>> Start DATASET EXCERPT

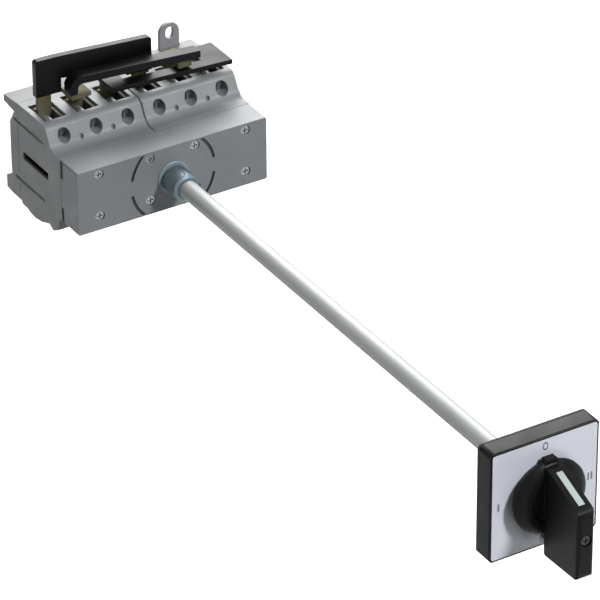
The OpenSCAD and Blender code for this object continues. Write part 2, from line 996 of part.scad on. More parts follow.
// One pinion tooth, pointing along +X of its own plane.
module pinion_tooth() {
    pressure = 24;
    rb = pinion_r * cos(pressure);
    tip = pinion_r + addendum;
    tip_roll = sqrt(pow(tip / rb, 2) - 1) * 180 / PI;
    pitch_roll = tan(pressure) * 180 / PI;
    pitch_angle = pitch_roll - pressure;
    half_tooth = 90 / pinion_teeth - 1.4;
    steps = 5;
    upper = [for (i = [0:steps]) turned(involute(rb, i * tip_roll / steps), -(half_tooth + pitch_angle))];
    lower = [for (i = [0:steps]) [upper[steps - i][0], -upper[steps - i][1]]];
    root = pinion_r - dedendum;
    polygon(concat([[root * 0.8, -rb * sin(half_tooth + pitch_angle)]], upper, lower,
        [[root * 0.8, rb * sin(half_tooth + pitch_angle)]]));
}

// Steel shaft: round in the bush, toothed behind the disc, with a thin journal at the end.
module drive_shaft() {
    color(zinc) {
        rod_y(shaft_r, shaft_joint_y, disc_y1 + 0.8);
        rod_y(journal_r, disc_y1 + 0.7, module_front - 0.4);
        along_y(slide_y0 - 0.5, plate_y0 - 0.3)
            union() {
                circle(pinion_r - dedendum, $fn = 40);
                for (i = [0:pinion_teeth - 1])
                    rotate(90 + i * 360 / pinion_teeth)
                        pinion_tooth();
            }
    }
}

// Detent disc with a notch for each of the three positions.
module detent_disc() {
    color(zinc)
        difference() {
            rod_y(disc_r, disc_y0, disc_y1);
            rod_y(shaft_r, disc_y0 - 1, disc_y1 + 1);
            for (a = [0, 90, 180, 270])
                rotate([0, a, 0])
                    translate([disc_r + 1, (disc_y0 + disc_y1) / 2, 0])
                        rotate([90, 0, 0])
                            cylinder(r = 2, h = 10, center = true);
        }
}

module shaft_coupling() {
    color([0.62, 0.68, 0.70])
        difference() {
            rotate([90, 0, 0])
                rotate_extrude()
                    polygon([
                        [shaft_r, -coupling_y1], [shaft_r, -coupling_y0], [coupling_r - 1.5, -coupling_y0],
                        [coupling_r, -coupling_y0 - 1.5], [coupling_r, -coupling_y1 + 1], [coupling_r - 1, -coupling_y1]
                    ]);
            for (a = [0, 90])
                translate([0, coupling_screw_y, 0])
                    rotate([0, a, 0])
                        cylinder(r = 2, h = 30);
        }
}

module coupling_screws() {
    color(zinc)
        for (a = [0, 90])
            translate([0, coupling_screw_y, 0])
                rotate([0, a, 0])
                    translate([0, 0, shaft_r])
                        difference() {
                            cylinder(r = 1.95, h = coupling_r - shaft_r - 0.3);
                            translate([0, 0, 1])
                                cylinder(r = 1.1, h = 5, $fn = 6);
                        }
}

// Long round shaft from the coupling to the handle.
module extension_shaft() {
    color(zinc)
        difference() {
            rotate([90, 0, 0])
                rotate_extrude()
                    polygon([
                        [0, -shaft_joint_y], [shaft_r, -shaft_joint_y], [shaft_r, -rod_tip - 1.5],
                        [shaft_r - 1.5, -rod_tip], [0, -rod_tip]
                    ]);
            translate([0, pin_y, 0])
                rod_x(pin_r, 40);
        }
}

module shaft_pin() {
    color(zinc)
        translate([0, pin_y, 0])
            rod_x(pin_r, 2 * drive_r - 0.6);
}

// Outline of the door plate's depth: straight sides, then a bevel to the front.
module plate_section() {
    h = plate_side / 2;
    polygon([
        [shell_back, -h], [shell_back, h], [plate_front + 1.2, h], [plate_front, h - 0.4],
        [plate_front, -h + 0.4], [plate_front + 1.2, -h]
    ]);
}

module door_plate() {
    wall = 2.6;
    floor_y = plate_front + face_t + 2.6;
    hole_spread = 27;
    color(black_plastic)
        difference() {
            union() {
                difference() {
                    intersection() {
                        along_x(plate_side)
                            plate_section();
                        rotate([0, 90, 0])
                            along_x(plate_side)
                                plate_section();
                        along_y(plate_front - 1, plate_back + 1)
                            round_rect(plate_side, plate_side, 3);
                    }
                    along_y(floor_y, plate_back + 1)
                        round_rect(plate_side - 2 * wall, plate_side - 2 * wall, 2);
                }
                rod_y(hub_r + 3, floor_y - eps, clip_y - 0.6);
                for (x = sides)
                    for (z = sides)
                        translate([x * hole_spread, 0, z * hole_spread])
                            rod_y(4.5, floor_y - eps, plate_back);
            }
            // Seat of the face plate.
            along_y(plate_front - 1, plate_front + face_t)
                round_rect(face_side + 0.1, face_side + 0.1, 2);
            rod_y(hub_r + run, plate_front - 5, plate_back + 5);
            for (x = sides)
                for (z = sides)
                    translate([x * hole_spread, 0, z * hole_spread])
                        rod_y(1.65, plate_back - 7, plate_back + 1);
        }
}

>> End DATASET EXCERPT

TASK INSTRUCTIONS:
Return every line of the material exactly.

SOLUTION BELOW:
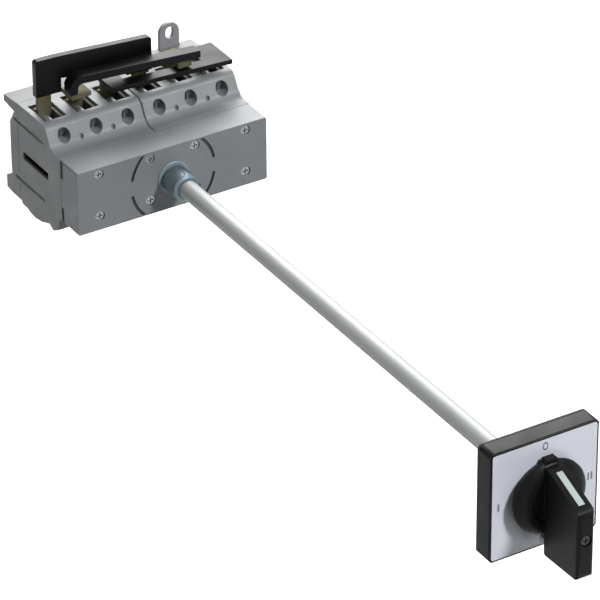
The OpenSCAD and Blender code for this object continues. Write part 2, from line 996 of part.scad on. More parts follow.
// One pinion tooth, pointing along +X of its own plane.
module pinion_tooth() {
    pressure = 24;
    rb = pinion_r * cos(pressure);
    tip = pinion_r + addendum;
    tip_roll = sqrt(pow(tip / rb, 2) - 1) * 180 / PI;
    pitch_roll = tan(pressure) * 180 / PI;
    pitch_angle = pitch_roll - pressure;
    half_tooth = 90 / pinion_teeth - 1.4;
    steps = 5;
    upper = [for (i = [0:steps]) turned(involute(rb, i * tip_roll / steps), -(half_tooth + pitch_angle))];
    lower = [for (i = [0:steps]) [upper[steps - i][0], -upper[steps - i][1]]];
    root = pinion_r - dedendum;
    polygon(concat([[root * 0.8, -rb * sin(half_tooth + pitch_angle)]], upper, lower,
        [[root * 0.8, rb * sin(half_tooth + pitch_angle)]]));
}

// Steel shaft: round in the bush, toothed behind the disc, with a thin journal at the end.
module drive_shaft() {
    color(zinc) {
        rod_y(shaft_r, shaft_joint_y, disc_y1 + 0.8);
        rod_y(journal_r, disc_y1 + 0.7, module_front - 0.4);
        along_y(slide_y0 - 0.5, plate_y0 - 0.3)
            union() {
                circle(pinion_r - dedendum, $fn = 40);
                for (i = [0:pinion_teeth - 1])
                    rotate(90 + i * 360 / pinion_teeth)
                        pinion_tooth();
            }
    }
}

// Detent disc with a notch for each of the three positions.
module detent_disc() {
    color(zinc)
        difference() {
            rod_y(disc_r, disc_y0, disc_y1);
            rod_y(shaft_r, disc_y0 - 1, disc_y1 + 1);
            for (a = [0, 90, 180, 270])
                rotate([0, a, 0])
                    translate([disc_r + 1, (disc_y0 + disc_y1) / 2, 0])
                        rotate([90, 0, 0])
                            cylinder(r = 2, h = 10, center = true);
        }
}

module shaft_coupling() {
    color([0.62, 0.68, 0.70])
        difference() {
            rotate([90, 0, 0])
                rotate_extrude()
                    polygon([
                        [shaft_r, -coupling_y1], [shaft_r, -coupling_y0], [coupling_r - 1.5, -coupling_y0],
                        [coupling_r, -coupling_y0 - 1.5], [coupling_r, -coupling_y1 + 1], [coupling_r - 1, -coupling_y1]
                    ]);
            for (a = [0, 90])
                translate([0, coupling_screw_y, 0])
                    rotate([0, a, 0])
                        cylinder(r = 2, h = 30);
        }
}

module coupling_screws() {
    color(zinc)
        for (a = [0, 90])
            translate([0, coupling_screw_y, 0])
                rotate([0, a, 0])
                    translate([0, 0, shaft_r])
                        difference() {
                            cylinder(r = 1.95, h = coupling_r - shaft_r - 0.3);
                            translate([0, 0, 1])
                                cylinder(r = 1.1, h = 5, $fn = 6);
                        }
}

// Long round shaft from the coupling to the handle.
module extension_shaft() {
    color(zinc)
        difference() {
            rotate([90, 0, 0])
                rotate_extrude()
                    polygon([
                        [0, -shaft_joint_y], [shaft_r, -shaft_joint_y], [shaft_r, -rod_tip - 1.5],
                        [shaft_r - 1.5, -rod_tip], [0, -rod_tip]
                    ]);
            translate([0, pin_y, 0])
                rod_x(pin_r, 40);
        }
}

module shaft_pin() {
    color(zinc)
        translate([0, pin_y, 0])
            rod_x(pin_r, 2 * drive_r - 0.6);
}

// Outline of the door plate's depth: straight sides, then a bevel to the front.
module plate_section() {
    h = plate_side / 2;
    polygon([
        [shell_back, -h], [shell_back, h], [plate_front + 1.2, h], [plate_front, h - 0.4],
        [plate_front, -h + 0.4], [plate_front + 1.2, -h]
    ]);
}

module door_plate() {
    wall = 2.6;
    floor_y = plate_front + face_t + 2.6;
    hole_spread = 27;
    color(black_plastic)
        difference() {
            union() {
                difference() {
                    intersection() {
                        along_x(plate_side)
                            plate_section();
                        rotate([0, 90, 0])
                            along_x(plate_side)
                                plate_section();
                        along_y(plate_front - 1, plate_back + 1)
                            round_rect(plate_side, plate_side, 3);
                    }
                    along_y(floor_y, plate_back + 1)
                        round_rect(plate_side - 2 * wall, plate_side - 2 * wall, 2);
                }
                rod_y(hub_r + 3, floor_y - eps, clip_y - 0.6);
                for (x = sides)
                    for (z = sides)
                        translate([x * hole_spread, 0, z * hole_spread])
                            rod_y(4.5, floor_y - eps, plate_back);
            }
            // Seat of the face plate.
            along_y(plate_front - 1, plate_front + face_t)
                round_rect(face_side + 0.1, face_side + 0.1, 2);
            rod_y(hub_r + run, plate_front - 5, plate_back + 5);
            for (x = sides)
                for (z = sides)
                    translate([x * hole_spread, 0, z * hole_spread])
                        rod_y(1.65, plate_back - 7, plate_back + 1);
        }
}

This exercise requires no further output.